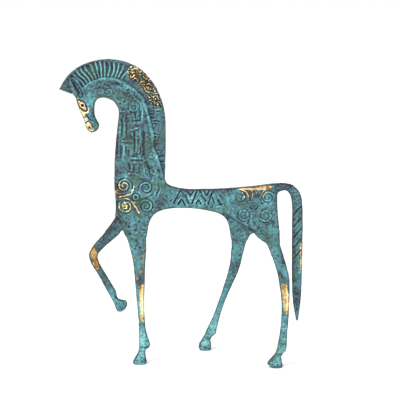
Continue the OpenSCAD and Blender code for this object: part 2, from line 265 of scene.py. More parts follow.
def earLeaf(hand):
    # a pointed leaf laid over the crest; hand -1 is the near side
    axis = bent(head["ear"])
    sides, foot = head["earSides"], head["earFoot"]
    bm = bmesh.new()
    rows = []
    for i, (x, z) in enumerate(axis):
        ahead = axis[min(i + 1, len(axis) - 1)] - axis[max(i - 1, 0)]
        across = np.array([-ahead[1], ahead[0]]) / np.hypot(*ahead)
        share = i / (len(axis) - 1)
        half = head["earWidth"] / 2 * (0.12 + math.sin(math.pi * (0.12 + 0.72 * share)) ** 0.8)
        row = []
        for k in range(sides):
            turn = 2 * math.pi * k / sides
            side = half * math.cos(turn)
            bulge = math.copysign(abs(math.sin(turn)) ** 0.45, math.sin(turn))     # flat on top
            rise = hand * (foot + (head["earRise"] - foot) * (0.5 + 0.5 * bulge))
            row.append(bm.verts.new((x + across[0] * side, rise, z + across[1] * side)))
        rows.append(row)
    for a, b in zip(rows, rows[1:]):
        for k in range(sides):
            bm.faces.new((a[k], a[k - 1], b[k - 1], b[k]))
    bm.faces.new(rows[0])
    bm.faces.new(list(reversed(rows[-1])))
    bmesh.ops.scale(bm, vec=(mm,) * 3, verts=bm.verts)
    bmesh.ops.recalc_face_normals(bm, faces=bm.faces)
    mesh = bpy.data.meshes.new("ear")
    bm.to_mesh(mesh)
    bm.free()
    return mesh


# The neck's ridge, roundels and stepped key
neck = {
    "ridge": [(-14, 138), (-16.4, 146), (-19, 153), (-21, 159), (-20.8, 166), (-22.4, 174), (-25, 183),
              (-28.4, 193), (-33, 198.4), (-40, 203.4), (-47, 206.6), (-54, 208), (-60, 207.4),
              (-66, 205)],
    "innerLine": [(-28.5, 189), (-26, 180), (-24.4, 172), (-24, 164), (-23, 157)],
    "roundel": (-34.6, 187.4, 4.3),
    "rings": [(-58.2, 198.4, 1.8), (-52.6, 197.8, 2.1), (-26.8, 183.4, 1.8), (-23, 164, 1.7),
              (-22, 152, 1.7), (-20.8, 140.4, 2)],
    "rosette": (-62, 203.8),
    "pits": [(-49.6, 204.2), (-43.2, 202.4), (-42, 197.6), (-46, 193.6), (-39, 199.5), (-37.5, 195.2),
             (-55.5, 203.5), (-44.4, 189.6), (-41.4, 191.2), (-32.6, 194.6)],
    "keyRidges": [
        [(-45, 184.2), (-38.4, 184.2), (-37, 186)],
        [(-41.6, 181), (-41.6, 165.5)],
        [(-44.6, 172), (-45.4, 160), (-46, 152)],
        [(-40, 175.4), (-29, 175.6), (-28.2, 186)],
        [(-39.4, 169.6), (-30.2, 172.6), (-30.2, 160), (-31, 157.6)],
        [(-32.8, 165), (-32.8, 155)],
        [(-42, 152), (-42, 159.6), (-36.4, 159.6)],
        [(-43.6, 162.6), (-35.4, 162.6), (-35, 158)],
        [(-36.4, 150), (-29, 150)],
        [(-36.6, 141), (-36.6, 147), (-28.6, 147), (-27.2, 140)],
        [(-41.4, 138.6), (-33, 138.8), (-29, 136)]],
    "keyGrooves": [
        [(-43.4, 179), (-43.4, 166)],
        [(-36.6, 182), (-40, 182), (-40, 167), (-39, 164.4)],
        [(-30.2, 184.4), (-30.2, 177.4), (-34.4, 177.4)],
        [(-34.4, 169.6), (-34.4, 155)],
        [(-30, 158), (-30, 153), (-35, 153)],
        [(-36.4, 151.6), (-32.4, 151.6)],
        [(-36, 148.4), (-28.6, 148.4)],
        [(-40.4, 158), (-40.4, 153.6)],
        [(-34.8, 145), (-34.8, 141)],
        [(-30.8, 145.4), (-30.8, 140.4)],
        [(-44, 157), (-44, 150)]],
    "wideGrooves": [
        [(-27.6, 169.4), (-27.6, 153)],
        [(-33.6, 183.4), (-33.6, 180)],
        [(-38.6, 145.6), (-37.8, 143.2)],
        [(-39, 155.4), (-38.6, 152)],
        [(-37.4, 166.6), (-36.6, 165)],
        [(-26, 147), (-24, 143)]],
    "strokes": {               # width and height or depth, mm
        "ridge": (4.4, 0.6), "innerLine": (0.9, 0.3), "roundel": (1.2, 0.5), "ring": (1, 0.4),
        "ringGroove": (0.8, 0.3), "rosette": (0.9, 0.3), "pitRim": (0.8, 0.25),
        "keyRidges": (1.7, 0.5), "keyGrooves": (1.8, 0.6), "wideGrooves": (3.4, 0.7)},
    "dots": {"ring": (0.6, 0.35), "petal": (0.9, 0.35), "pit": (1.2, 0.5)},     # radius and height
    "petalsOut": 2,            # mm from the rosette's middle
    "rosetteRadius": 3.4,
    "pitRadius": 1.5,
}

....

◆ **Stated goal**: Copy out the data shown above without altering anything.

◆ **Final result**:
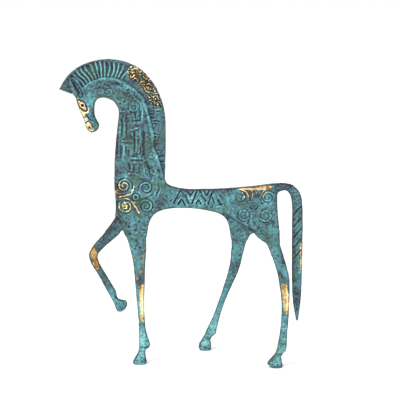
Continue the OpenSCAD and Blender code for this object: part 2, from line 265 of scene.py. More parts follow.
def earLeaf(hand):
    # a pointed leaf laid over the crest; hand -1 is the near side
    axis = bent(head["ear"])
    sides, foot = head["earSides"], head["earFoot"]
    bm = bmesh.new()
    rows = []
    for i, (x, z) in enumerate(axis):
        ahead = axis[min(i + 1, len(axis) - 1)] - axis[max(i - 1, 0)]
        across = np.array([-ahead[1], ahead[0]]) / np.hypot(*ahead)
        share = i / (len(axis) - 1)
        half = head["earWidth"] / 2 * (0.12 + math.sin(math.pi * (0.12 + 0.72 * share)) ** 0.8)
        row = []
        for k in range(sides):
            turn = 2 * math.pi * k / sides
            side = half * math.cos(turn)
            bulge = math.copysign(abs(math.sin(turn)) ** 0.45, math.sin(turn))     # flat on top
            rise = hand * (foot + (head["earRise"] - foot) * (0.5 + 0.5 * bulge))
            row.append(bm.verts.new((x + across[0] * side, rise, z + across[1] * side)))
        rows.append(row)
    for a, b in zip(rows, rows[1:]):
        for k in range(sides):
            bm.faces.new((a[k], a[k - 1], b[k - 1], b[k]))
    bm.faces.new(rows[0])
    bm.faces.new(list(reversed(rows[-1])))
    bmesh.ops.scale(bm, vec=(mm,) * 3, verts=bm.verts)
    bmesh.ops.recalc_face_normals(bm, faces=bm.faces)
    mesh = bpy.data.meshes.new("ear")
    bm.to_mesh(mesh)
    bm.free()
    return mesh


# The neck's ridge, roundels and stepped key
neck = {
    "ridge": [(-14, 138), (-16.4, 146), (-19, 153), (-21, 159), (-20.8, 166), (-22.4, 174), (-25, 183),
              (-28.4, 193), (-33, 198.4), (-40, 203.4), (-47, 206.6), (-54, 208), (-60, 207.4),
              (-66, 205)],
    "innerLine": [(-28.5, 189), (-26, 180), (-24.4, 172), (-24, 164), (-23, 157)],
    "roundel": (-34.6, 187.4, 4.3),
    "rings": [(-58.2, 198.4, 1.8), (-52.6, 197.8, 2.1), (-26.8, 183.4, 1.8), (-23, 164, 1.7),
              (-22, 152, 1.7), (-20.8, 140.4, 2)],
    "rosette": (-62, 203.8),
    "pits": [(-49.6, 204.2), (-43.2, 202.4), (-42, 197.6), (-46, 193.6), (-39, 199.5), (-37.5, 195.2),
             (-55.5, 203.5), (-44.4, 189.6), (-41.4, 191.2), (-32.6, 194.6)],
    "keyRidges": [
        [(-45, 184.2), (-38.4, 184.2), (-37, 186)],
        [(-41.6, 181), (-41.6, 165.5)],
        [(-44.6, 172), (-45.4, 160), (-46, 152)],
        [(-40, 175.4), (-29, 175.6), (-28.2, 186)],
        [(-39.4, 169.6), (-30.2, 172.6), (-30.2, 160), (-31, 157.6)],
        [(-32.8, 165), (-32.8, 155)],
        [(-42, 152), (-42, 159.6), (-36.4, 159.6)],
        [(-43.6, 162.6), (-35.4, 162.6), (-35, 158)],
        [(-36.4, 150), (-29, 150)],
        [(-36.6, 141), (-36.6, 147), (-28.6, 147), (-27.2, 140)],
        [(-41.4, 138.6), (-33, 138.8), (-29, 136)]],
    "keyGrooves": [
        [(-43.4, 179), (-43.4, 166)],
        [(-36.6, 182), (-40, 182), (-40, 167), (-39, 164.4)],
        [(-30.2, 184.4), (-30.2, 177.4), (-34.4, 177.4)],
        [(-34.4, 169.6), (-34.4, 155)],
        [(-30, 158), (-30, 153), (-35, 153)],
        [(-36.4, 151.6), (-32.4, 151.6)],
        [(-36, 148.4), (-28.6, 148.4)],
        [(-40.4, 158), (-40.4, 153.6)],
        [(-34.8, 145), (-34.8, 141)],
        [(-30.8, 145.4), (-30.8, 140.4)],
        [(-44, 157), (-44, 150)]],
    "wideGrooves": [
        [(-27.6, 169.4), (-27.6, 153)],
        [(-33.6, 183.4), (-33.6, 180)],
        [(-38.6, 145.6), (-37.8, 143.2)],
        [(-39, 155.4), (-38.6, 152)],
        [(-37.4, 166.6), (-36.6, 165)],
        [(-26, 147), (-24, 143)]],
    "strokes": {               # width and height or depth, mm
        "ridge": (4.4, 0.6), "innerLine": (0.9, 0.3), "roundel": (1.2, 0.5), "ring": (1, 0.4),
        "ringGroove": (0.8, 0.3), "rosette": (0.9, 0.3), "pitRim": (0.8, 0.25),
        "keyRidges": (1.7, 0.5), "keyGrooves": (1.8, 0.6), "wideGrooves": (3.4, 0.7)},
    "dots": {"ring": (0.6, 0.35), "petal": (0.9, 0.35), "pit": (1.2, 0.5)},     # radius and height
    "petalsOut": 2,            # mm from the rosette's middle
    "rosetteRadius": 3.4,
    "pitRadius": 1.5,
}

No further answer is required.